— Start Material supplied —

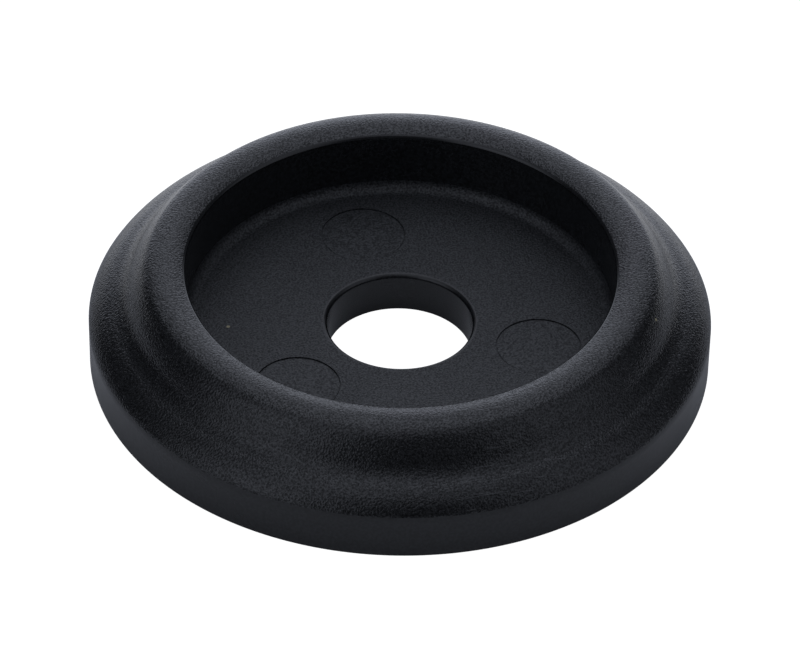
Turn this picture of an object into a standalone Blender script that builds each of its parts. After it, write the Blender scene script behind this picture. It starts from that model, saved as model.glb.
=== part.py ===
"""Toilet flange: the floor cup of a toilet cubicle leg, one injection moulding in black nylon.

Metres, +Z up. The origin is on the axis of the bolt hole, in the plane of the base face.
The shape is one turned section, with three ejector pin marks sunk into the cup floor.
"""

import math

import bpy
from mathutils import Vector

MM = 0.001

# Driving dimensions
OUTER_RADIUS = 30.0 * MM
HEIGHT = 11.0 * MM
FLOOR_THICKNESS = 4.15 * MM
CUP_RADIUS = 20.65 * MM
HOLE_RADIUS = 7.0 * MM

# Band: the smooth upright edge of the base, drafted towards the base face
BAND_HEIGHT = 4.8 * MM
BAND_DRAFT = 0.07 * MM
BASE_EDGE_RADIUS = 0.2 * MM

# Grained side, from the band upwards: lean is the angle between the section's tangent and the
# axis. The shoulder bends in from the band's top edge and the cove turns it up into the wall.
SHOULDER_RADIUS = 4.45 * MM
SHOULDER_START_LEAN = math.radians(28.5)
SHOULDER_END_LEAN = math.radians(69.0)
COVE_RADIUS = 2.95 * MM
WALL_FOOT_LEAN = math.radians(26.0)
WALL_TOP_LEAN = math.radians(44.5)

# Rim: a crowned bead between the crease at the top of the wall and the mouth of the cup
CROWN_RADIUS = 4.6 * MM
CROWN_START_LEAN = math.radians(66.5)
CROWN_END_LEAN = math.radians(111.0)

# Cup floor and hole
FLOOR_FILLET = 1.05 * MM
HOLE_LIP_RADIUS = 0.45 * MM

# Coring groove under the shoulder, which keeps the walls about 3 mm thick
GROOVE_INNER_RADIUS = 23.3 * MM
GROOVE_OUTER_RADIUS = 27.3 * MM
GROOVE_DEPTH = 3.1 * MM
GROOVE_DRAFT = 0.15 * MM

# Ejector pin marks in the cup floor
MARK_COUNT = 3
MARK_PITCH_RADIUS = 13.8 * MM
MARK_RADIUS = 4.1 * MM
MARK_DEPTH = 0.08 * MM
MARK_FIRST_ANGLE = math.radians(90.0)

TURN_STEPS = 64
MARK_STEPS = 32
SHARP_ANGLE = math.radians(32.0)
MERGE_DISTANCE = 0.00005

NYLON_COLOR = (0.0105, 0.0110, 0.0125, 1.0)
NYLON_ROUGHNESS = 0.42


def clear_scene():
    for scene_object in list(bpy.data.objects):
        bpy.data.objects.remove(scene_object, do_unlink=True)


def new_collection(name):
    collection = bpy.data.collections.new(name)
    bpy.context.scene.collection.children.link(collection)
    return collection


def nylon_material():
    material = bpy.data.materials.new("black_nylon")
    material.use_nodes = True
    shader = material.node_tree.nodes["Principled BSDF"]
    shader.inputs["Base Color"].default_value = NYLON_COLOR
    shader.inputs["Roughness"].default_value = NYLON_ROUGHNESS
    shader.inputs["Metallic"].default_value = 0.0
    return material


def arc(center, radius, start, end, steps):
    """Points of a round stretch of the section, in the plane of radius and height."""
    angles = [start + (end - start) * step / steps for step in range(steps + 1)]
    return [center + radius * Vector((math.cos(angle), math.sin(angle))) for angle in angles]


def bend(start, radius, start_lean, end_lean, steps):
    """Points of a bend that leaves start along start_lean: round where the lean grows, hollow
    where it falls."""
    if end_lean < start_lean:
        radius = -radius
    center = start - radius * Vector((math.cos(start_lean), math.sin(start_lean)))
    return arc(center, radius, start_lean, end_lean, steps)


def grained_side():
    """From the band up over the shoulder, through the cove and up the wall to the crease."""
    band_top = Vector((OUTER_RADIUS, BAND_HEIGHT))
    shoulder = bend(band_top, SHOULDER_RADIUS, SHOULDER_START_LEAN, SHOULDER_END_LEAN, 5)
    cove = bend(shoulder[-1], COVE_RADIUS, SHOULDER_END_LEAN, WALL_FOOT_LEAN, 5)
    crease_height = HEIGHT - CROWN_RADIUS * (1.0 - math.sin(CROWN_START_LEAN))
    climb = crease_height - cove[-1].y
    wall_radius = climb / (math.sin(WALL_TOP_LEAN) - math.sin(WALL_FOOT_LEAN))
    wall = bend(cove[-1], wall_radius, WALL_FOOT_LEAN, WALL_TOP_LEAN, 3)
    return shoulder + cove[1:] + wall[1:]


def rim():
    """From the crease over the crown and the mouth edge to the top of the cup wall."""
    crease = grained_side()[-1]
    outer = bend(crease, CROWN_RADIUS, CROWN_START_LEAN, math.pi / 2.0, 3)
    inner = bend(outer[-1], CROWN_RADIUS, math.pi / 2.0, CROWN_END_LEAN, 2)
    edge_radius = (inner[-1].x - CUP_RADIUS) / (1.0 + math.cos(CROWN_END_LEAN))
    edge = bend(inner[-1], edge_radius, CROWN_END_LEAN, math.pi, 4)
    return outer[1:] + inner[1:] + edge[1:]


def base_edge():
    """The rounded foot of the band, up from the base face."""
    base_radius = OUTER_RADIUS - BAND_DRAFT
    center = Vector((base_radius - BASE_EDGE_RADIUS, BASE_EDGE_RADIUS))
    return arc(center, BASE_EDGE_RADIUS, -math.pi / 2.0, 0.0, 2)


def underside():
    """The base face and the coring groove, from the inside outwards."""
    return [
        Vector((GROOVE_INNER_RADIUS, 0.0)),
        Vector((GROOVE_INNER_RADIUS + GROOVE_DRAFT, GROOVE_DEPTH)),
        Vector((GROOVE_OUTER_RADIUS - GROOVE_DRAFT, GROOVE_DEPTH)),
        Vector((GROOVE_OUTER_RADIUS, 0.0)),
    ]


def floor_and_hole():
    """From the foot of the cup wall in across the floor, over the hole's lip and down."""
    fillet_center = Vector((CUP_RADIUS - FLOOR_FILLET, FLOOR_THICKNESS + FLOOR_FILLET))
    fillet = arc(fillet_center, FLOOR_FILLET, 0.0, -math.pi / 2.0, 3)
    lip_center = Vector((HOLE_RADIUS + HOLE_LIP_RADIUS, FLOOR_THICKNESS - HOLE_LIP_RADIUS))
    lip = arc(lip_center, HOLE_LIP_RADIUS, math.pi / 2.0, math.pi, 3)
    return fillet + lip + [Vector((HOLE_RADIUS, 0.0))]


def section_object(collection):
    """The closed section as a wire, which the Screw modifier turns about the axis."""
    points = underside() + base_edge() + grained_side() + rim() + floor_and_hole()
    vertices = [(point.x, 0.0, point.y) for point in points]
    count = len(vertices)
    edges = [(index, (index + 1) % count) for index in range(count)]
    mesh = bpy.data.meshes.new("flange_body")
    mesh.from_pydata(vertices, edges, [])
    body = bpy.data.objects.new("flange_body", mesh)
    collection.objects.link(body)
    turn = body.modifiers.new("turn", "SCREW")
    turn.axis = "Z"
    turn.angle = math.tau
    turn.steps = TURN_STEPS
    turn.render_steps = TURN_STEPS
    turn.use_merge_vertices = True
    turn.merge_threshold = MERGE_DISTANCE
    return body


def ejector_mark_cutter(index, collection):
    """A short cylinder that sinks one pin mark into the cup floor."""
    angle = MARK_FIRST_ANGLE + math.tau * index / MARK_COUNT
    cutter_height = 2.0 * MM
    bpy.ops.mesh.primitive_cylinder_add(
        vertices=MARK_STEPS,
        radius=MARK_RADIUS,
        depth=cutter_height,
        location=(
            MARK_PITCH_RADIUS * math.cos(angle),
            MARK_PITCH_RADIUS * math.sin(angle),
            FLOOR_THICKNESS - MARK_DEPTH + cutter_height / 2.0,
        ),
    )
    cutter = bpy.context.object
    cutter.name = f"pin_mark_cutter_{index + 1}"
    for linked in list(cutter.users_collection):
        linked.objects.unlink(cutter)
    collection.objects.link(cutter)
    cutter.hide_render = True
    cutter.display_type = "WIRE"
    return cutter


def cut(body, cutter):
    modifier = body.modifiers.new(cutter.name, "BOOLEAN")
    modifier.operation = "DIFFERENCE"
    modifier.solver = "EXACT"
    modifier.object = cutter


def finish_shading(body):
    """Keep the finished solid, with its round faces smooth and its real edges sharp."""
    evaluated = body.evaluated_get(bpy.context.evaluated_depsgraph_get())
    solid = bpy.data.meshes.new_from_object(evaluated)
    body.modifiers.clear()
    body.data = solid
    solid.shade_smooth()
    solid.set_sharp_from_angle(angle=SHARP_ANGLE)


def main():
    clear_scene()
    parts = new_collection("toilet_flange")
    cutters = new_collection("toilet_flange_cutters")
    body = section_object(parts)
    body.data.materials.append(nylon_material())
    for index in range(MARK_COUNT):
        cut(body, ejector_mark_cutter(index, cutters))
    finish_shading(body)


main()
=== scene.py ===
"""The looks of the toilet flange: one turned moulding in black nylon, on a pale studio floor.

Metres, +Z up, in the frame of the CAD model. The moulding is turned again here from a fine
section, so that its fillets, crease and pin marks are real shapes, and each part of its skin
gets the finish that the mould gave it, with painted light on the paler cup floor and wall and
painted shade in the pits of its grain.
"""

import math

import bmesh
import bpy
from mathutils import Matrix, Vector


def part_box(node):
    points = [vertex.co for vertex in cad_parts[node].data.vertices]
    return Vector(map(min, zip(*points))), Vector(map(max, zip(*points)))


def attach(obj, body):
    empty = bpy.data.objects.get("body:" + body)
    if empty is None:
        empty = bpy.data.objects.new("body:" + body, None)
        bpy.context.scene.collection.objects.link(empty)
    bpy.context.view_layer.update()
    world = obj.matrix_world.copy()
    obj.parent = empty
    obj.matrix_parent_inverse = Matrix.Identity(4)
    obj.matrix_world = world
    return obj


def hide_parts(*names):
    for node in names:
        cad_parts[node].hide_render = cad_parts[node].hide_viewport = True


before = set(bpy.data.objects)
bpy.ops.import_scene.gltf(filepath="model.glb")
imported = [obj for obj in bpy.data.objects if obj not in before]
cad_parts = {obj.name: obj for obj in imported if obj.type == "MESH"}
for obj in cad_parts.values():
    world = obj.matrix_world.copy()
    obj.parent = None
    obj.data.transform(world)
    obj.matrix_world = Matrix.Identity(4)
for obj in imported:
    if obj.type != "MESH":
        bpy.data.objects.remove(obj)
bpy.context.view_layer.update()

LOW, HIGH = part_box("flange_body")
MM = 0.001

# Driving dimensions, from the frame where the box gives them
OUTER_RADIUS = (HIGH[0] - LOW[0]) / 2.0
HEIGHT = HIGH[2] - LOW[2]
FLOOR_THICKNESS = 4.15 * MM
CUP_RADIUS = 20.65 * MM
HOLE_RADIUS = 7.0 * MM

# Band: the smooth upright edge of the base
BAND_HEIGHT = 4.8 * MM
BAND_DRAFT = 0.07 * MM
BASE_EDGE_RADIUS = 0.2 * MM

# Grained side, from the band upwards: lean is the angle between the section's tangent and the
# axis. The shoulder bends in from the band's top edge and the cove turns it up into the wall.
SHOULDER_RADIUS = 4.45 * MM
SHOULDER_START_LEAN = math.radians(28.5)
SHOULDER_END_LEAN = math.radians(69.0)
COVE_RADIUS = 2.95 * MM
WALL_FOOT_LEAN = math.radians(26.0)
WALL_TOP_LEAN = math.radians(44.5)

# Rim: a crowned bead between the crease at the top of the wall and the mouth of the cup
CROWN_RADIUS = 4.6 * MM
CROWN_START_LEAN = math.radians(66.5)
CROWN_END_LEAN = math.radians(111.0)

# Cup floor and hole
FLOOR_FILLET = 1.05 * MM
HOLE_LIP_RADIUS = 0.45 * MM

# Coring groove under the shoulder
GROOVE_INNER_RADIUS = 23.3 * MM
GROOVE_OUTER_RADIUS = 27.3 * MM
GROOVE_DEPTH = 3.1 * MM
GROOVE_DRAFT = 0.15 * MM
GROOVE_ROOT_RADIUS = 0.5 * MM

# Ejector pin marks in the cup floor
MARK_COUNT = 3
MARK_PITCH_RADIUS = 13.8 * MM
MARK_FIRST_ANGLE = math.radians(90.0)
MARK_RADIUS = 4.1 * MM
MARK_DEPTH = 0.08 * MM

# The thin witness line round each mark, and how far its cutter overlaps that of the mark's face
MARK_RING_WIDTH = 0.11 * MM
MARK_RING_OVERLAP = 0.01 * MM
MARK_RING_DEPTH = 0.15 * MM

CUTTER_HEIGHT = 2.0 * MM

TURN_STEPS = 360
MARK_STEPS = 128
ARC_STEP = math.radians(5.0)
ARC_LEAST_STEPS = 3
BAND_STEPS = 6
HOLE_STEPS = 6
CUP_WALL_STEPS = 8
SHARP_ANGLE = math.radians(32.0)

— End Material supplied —
— Start Material supplied —

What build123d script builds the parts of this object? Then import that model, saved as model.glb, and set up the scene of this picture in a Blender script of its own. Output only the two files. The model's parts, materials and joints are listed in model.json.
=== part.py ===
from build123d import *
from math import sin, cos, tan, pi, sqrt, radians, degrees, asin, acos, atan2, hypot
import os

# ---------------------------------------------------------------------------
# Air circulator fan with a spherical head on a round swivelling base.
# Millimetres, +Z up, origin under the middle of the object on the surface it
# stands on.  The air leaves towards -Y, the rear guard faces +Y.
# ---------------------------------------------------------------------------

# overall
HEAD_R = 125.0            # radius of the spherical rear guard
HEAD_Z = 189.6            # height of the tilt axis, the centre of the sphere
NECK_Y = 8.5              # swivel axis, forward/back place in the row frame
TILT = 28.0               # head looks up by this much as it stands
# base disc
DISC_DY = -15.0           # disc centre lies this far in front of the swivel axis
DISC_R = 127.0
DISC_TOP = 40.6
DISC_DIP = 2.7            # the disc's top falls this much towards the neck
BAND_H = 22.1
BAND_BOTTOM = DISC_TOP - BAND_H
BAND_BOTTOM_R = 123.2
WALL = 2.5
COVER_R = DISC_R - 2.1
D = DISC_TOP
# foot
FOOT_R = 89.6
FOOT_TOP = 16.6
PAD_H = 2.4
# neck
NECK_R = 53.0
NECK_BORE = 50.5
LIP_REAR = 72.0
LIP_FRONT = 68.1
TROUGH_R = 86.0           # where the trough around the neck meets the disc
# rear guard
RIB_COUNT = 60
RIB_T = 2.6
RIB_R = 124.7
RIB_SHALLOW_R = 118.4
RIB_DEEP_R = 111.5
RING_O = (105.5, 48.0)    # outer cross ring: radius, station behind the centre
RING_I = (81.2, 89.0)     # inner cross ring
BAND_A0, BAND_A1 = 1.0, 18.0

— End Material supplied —

**Task directions**
Retype the entries above exactly, but only from the line containing "collection.objects.link(cutter)" through the line containing "imported = [obj", both included.

**Written answer**
    collection.objects.link(cutter)
    cutter.hide_render = True
    cutter.display_type = "WIRE"
    return cutter


def cut(body, cutter):
    modifier = body.modifiers.new(cutter.name, "BOOLEAN")
    modifier.operation = "DIFFERENCE"
    modifier.solver = "EXACT"
    modifier.object = cutter


def finish_shading(body):
    """Keep the finished solid, with its round faces smooth and its real edges sharp."""
    evaluated = body.evaluated_get(bpy.context.evaluated_depsgraph_get())
    solid = bpy.data.meshes.new_from_object(evaluated)
    body.modifiers.clear()
    body.data = solid
    solid.shade_smooth()
    solid.set_sharp_from_angle(angle=SHARP_ANGLE)


def main():
    clear_scene()
    parts = new_collection("toilet_flange")
    cutters = new_collection("toilet_flange_cutters")
    body = section_object(parts)
    body.data.materials.append(nylon_material())
    for index in range(MARK_COUNT):
        cut(body, ejector_mark_cutter(index, cutters))
    finish_shading(body)


main()
=== scene.py ===
"""The looks of the toilet flange: one turned moulding in black nylon, on a pale studio floor.

Metres, +Z up, in the frame of the CAD model. The moulding is turned again here from a fine
section, so that its fillets, crease and pin marks are real shapes, and each part of its skin
gets the finish that the mould gave it, with painted light on the paler cup floor and wall and
painted shade in the pits of its grain.
"""

import math

import bmesh
import bpy
from mathutils import Matrix, Vector


def part_box(node):
    points = [vertex.co for vertex in cad_parts[node].data.vertices]
    return Vector(map(min, zip(*points))), Vector(map(max, zip(*points)))


def attach(obj, body):
    empty = bpy.data.objects.get("body:" + body)
    if empty is None:
        empty = bpy.data.objects.new("body:" + body, None)
        bpy.context.scene.collection.objects.link(empty)
    bpy.context.view_layer.update()
    world = obj.matrix_world.copy()
    obj.parent = empty
    obj.matrix_parent_inverse = Matrix.Identity(4)
    obj.matrix_world = world
    return obj


def hide_parts(*names):
    for node in names:
        cad_parts[node].hide_render = cad_parts[node].hide_viewport = True


before = set(bpy.data.objects)
bpy.ops.import_scene.gltf(filepath="model.glb")
imported = [obj for obj in bpy.data.objects if obj not in before]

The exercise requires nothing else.